*** ENTRIES SUPPLIED ***

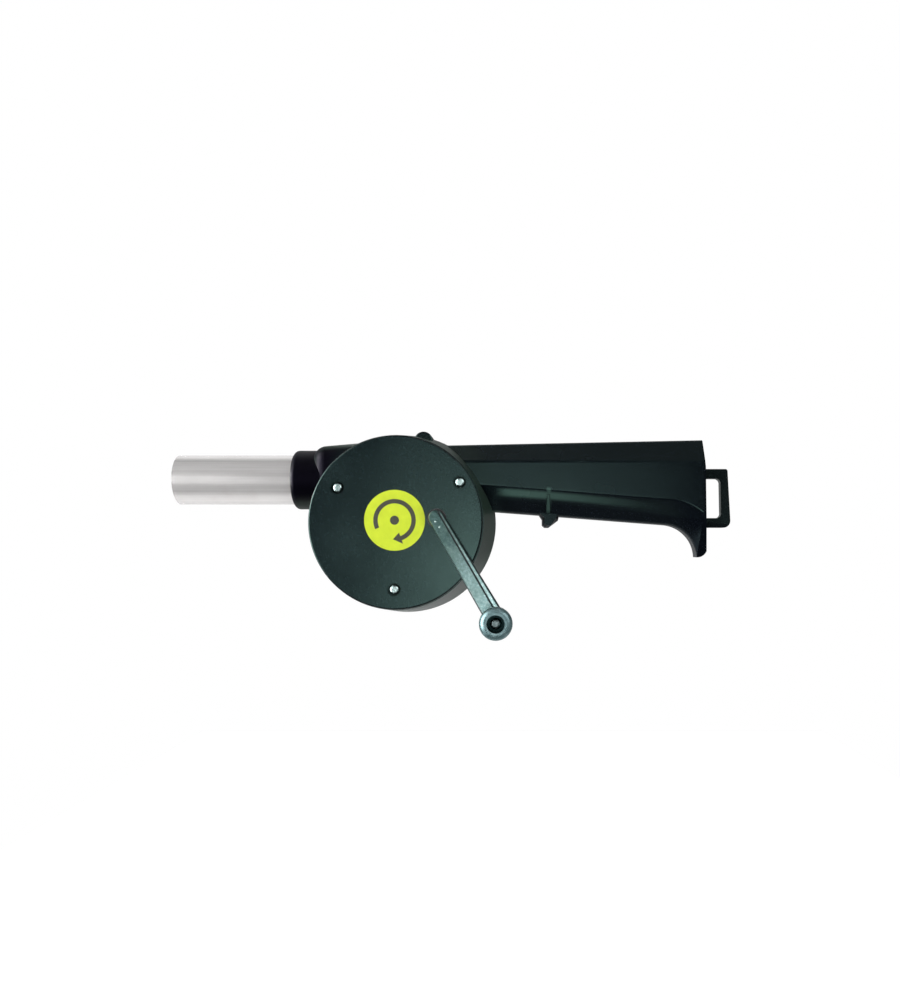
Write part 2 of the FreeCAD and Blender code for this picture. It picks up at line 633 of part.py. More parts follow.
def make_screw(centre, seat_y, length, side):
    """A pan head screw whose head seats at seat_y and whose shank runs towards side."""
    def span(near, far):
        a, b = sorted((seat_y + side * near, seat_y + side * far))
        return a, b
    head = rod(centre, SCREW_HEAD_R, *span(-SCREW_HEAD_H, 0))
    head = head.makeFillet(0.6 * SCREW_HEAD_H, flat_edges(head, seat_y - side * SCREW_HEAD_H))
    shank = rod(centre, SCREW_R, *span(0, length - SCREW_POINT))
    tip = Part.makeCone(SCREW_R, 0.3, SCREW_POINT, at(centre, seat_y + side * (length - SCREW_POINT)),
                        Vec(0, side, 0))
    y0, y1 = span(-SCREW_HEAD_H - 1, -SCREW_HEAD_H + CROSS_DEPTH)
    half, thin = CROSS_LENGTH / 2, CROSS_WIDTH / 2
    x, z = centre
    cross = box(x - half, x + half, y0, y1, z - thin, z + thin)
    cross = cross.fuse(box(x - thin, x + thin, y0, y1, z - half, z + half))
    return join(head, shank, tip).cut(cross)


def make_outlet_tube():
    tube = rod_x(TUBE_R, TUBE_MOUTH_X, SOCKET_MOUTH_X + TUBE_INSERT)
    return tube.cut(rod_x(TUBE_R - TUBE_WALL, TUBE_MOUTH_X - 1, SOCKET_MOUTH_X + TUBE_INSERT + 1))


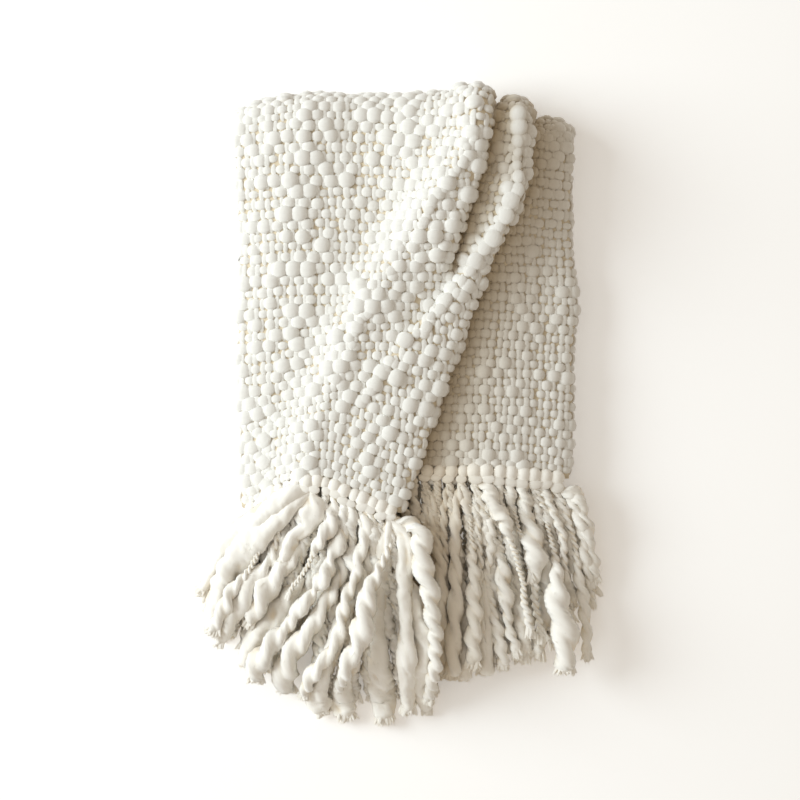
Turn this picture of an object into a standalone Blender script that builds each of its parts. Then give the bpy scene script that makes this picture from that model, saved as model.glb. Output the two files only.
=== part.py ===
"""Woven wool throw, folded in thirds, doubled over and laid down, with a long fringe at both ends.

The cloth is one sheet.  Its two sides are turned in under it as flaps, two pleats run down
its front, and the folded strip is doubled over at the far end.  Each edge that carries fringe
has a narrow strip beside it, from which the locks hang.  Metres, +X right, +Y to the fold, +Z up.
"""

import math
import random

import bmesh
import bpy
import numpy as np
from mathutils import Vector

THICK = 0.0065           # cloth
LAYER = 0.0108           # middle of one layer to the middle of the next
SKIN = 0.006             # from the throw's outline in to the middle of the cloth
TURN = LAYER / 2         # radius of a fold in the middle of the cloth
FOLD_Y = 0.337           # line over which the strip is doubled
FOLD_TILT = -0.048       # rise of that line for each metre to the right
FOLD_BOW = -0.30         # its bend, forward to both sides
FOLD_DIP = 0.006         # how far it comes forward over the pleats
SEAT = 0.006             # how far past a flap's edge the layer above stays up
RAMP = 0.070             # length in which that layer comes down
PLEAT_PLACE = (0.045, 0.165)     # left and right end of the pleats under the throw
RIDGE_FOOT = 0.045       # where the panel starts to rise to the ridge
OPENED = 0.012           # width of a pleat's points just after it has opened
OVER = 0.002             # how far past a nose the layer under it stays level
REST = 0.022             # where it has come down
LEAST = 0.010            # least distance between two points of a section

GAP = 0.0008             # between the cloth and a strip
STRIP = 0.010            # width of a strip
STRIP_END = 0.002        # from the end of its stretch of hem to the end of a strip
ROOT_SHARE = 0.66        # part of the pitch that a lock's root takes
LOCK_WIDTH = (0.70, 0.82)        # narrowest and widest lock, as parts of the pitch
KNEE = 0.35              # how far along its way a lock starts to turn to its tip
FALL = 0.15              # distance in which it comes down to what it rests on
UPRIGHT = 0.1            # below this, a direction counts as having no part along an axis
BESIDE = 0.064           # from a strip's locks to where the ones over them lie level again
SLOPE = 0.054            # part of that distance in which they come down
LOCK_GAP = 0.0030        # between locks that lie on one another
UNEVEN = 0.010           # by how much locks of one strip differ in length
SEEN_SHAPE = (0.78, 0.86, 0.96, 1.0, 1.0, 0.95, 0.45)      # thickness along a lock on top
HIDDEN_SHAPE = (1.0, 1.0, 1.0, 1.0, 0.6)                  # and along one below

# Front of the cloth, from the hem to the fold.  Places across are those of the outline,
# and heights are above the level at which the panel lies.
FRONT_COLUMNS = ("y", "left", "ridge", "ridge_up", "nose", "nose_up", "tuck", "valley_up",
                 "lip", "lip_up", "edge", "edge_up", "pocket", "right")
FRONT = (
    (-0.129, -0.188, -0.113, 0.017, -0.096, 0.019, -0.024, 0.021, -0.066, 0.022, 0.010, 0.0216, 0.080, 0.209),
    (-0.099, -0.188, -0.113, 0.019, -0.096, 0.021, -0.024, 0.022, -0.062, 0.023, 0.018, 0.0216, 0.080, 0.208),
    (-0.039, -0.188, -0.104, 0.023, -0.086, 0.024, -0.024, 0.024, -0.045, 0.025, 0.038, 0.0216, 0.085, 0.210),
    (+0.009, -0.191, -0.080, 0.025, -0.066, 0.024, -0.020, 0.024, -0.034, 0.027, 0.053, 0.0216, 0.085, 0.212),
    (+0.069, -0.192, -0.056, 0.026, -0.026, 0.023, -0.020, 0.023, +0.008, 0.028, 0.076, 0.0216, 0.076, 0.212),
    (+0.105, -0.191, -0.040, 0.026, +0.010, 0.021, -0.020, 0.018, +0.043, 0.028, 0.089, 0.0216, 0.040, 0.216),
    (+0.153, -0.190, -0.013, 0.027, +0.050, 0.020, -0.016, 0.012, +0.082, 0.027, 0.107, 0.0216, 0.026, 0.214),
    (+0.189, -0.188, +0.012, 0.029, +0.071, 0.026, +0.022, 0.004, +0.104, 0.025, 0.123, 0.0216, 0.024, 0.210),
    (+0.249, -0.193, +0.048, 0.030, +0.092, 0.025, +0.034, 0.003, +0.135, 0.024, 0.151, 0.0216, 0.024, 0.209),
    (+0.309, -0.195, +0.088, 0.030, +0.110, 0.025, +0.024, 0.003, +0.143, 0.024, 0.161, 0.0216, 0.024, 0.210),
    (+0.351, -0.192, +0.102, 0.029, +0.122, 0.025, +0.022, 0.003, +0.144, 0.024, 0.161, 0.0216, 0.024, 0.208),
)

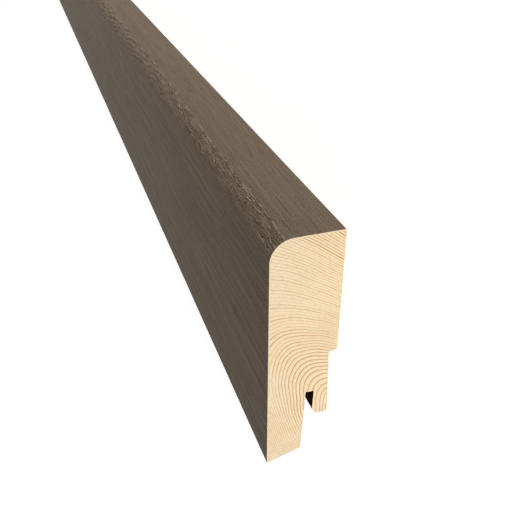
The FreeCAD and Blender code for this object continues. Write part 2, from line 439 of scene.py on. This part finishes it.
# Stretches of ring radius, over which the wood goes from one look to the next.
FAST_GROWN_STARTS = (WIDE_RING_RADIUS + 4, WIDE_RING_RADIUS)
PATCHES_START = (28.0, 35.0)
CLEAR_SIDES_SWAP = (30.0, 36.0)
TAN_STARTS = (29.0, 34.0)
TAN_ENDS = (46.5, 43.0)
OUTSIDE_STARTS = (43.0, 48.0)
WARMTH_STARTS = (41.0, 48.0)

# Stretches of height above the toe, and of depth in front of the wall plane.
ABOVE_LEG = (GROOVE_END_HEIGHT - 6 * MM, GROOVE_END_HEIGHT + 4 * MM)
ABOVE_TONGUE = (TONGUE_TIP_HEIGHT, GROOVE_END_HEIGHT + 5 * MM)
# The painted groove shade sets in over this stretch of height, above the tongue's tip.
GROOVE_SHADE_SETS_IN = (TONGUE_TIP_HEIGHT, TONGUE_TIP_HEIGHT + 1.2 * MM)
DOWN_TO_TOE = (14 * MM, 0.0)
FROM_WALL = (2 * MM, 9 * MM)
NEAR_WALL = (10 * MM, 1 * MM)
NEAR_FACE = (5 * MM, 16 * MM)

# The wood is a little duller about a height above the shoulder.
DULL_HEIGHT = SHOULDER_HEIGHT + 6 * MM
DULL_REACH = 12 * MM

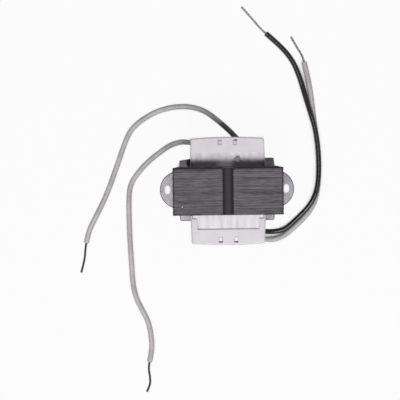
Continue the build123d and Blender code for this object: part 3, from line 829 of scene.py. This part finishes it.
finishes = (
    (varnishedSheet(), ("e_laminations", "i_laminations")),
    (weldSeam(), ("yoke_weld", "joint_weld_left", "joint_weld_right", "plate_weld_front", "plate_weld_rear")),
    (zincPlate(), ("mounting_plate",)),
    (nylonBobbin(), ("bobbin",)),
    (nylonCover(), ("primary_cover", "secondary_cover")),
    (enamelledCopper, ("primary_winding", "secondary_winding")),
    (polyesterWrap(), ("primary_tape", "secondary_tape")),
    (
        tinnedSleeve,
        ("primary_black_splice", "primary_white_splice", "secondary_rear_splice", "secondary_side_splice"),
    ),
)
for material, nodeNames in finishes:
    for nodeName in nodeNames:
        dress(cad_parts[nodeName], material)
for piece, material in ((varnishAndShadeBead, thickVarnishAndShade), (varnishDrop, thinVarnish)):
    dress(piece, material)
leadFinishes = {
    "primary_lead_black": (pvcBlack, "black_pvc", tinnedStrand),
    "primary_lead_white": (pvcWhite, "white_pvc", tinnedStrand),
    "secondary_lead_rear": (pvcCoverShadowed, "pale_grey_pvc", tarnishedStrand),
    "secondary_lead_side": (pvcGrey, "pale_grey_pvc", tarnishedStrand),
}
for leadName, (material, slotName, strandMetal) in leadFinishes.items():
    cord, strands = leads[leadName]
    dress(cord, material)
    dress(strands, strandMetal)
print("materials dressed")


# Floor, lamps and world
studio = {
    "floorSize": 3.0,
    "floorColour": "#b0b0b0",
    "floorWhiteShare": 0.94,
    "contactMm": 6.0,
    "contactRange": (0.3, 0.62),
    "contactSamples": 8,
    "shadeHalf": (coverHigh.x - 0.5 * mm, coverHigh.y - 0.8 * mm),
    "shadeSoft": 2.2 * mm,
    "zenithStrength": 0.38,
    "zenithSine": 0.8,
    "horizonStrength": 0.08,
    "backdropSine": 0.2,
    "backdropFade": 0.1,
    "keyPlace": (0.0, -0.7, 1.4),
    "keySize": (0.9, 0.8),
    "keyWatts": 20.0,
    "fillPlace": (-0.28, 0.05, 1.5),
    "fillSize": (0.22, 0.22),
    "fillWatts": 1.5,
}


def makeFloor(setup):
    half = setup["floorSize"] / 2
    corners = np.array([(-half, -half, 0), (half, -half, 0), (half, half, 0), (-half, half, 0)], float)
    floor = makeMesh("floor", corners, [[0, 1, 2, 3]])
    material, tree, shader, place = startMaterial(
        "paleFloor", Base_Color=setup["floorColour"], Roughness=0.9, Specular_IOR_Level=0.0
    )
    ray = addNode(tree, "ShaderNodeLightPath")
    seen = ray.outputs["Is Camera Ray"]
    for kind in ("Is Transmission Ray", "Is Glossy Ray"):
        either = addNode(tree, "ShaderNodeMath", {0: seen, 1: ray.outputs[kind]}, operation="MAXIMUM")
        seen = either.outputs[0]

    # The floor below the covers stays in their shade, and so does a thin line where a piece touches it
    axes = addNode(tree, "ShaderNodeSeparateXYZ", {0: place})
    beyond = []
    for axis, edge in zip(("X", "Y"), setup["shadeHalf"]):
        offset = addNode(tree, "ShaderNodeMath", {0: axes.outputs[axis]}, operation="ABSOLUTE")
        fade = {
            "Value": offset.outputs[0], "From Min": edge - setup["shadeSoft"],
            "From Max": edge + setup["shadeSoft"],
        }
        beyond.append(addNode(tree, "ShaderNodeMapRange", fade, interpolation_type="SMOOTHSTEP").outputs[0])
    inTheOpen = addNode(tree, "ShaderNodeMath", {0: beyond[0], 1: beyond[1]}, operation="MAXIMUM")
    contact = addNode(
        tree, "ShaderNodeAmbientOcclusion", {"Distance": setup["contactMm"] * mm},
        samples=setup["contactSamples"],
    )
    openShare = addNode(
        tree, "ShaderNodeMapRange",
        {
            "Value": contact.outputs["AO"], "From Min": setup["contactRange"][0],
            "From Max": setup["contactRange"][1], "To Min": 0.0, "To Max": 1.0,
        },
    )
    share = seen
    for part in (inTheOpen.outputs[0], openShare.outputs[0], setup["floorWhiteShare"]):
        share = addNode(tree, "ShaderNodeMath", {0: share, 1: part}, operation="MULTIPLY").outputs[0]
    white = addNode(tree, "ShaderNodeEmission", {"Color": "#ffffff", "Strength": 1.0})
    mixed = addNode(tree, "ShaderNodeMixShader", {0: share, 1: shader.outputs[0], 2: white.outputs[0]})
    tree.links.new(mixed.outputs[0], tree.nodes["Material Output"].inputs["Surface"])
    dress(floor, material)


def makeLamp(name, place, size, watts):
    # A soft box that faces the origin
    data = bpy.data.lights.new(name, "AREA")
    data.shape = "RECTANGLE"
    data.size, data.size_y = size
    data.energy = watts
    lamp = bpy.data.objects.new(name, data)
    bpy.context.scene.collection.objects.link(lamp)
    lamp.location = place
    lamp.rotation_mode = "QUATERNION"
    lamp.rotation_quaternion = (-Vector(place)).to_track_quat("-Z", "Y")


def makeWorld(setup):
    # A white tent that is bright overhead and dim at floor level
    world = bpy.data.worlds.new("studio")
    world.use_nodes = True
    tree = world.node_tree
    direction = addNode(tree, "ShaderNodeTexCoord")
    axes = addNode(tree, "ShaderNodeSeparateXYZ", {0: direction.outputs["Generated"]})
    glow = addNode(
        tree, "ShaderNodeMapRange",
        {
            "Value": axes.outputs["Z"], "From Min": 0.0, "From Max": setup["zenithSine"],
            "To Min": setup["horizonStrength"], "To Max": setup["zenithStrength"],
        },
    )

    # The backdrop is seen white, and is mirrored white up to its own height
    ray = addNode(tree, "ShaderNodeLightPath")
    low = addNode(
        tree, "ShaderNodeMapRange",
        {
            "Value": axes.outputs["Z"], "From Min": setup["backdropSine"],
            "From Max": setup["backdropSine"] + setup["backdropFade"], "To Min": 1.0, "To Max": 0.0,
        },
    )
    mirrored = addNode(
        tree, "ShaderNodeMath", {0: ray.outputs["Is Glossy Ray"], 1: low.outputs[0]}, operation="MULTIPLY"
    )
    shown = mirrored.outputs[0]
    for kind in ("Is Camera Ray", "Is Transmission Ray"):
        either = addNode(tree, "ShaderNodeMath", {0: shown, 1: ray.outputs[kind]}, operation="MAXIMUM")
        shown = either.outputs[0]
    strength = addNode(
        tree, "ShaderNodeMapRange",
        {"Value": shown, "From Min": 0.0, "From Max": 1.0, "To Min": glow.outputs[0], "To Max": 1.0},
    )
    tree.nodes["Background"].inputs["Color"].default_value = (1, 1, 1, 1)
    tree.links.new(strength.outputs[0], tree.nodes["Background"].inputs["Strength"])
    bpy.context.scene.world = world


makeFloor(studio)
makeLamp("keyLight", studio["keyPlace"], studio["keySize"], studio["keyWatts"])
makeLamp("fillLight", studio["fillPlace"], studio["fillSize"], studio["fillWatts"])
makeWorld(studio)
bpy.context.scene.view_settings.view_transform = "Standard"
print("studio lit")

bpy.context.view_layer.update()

***

▶ WHAT YOU WILL DO:
Each line that holds the string "picture" counts once; give the total and nothing else.

▶ OUTPUT FOR THIS TASK:
2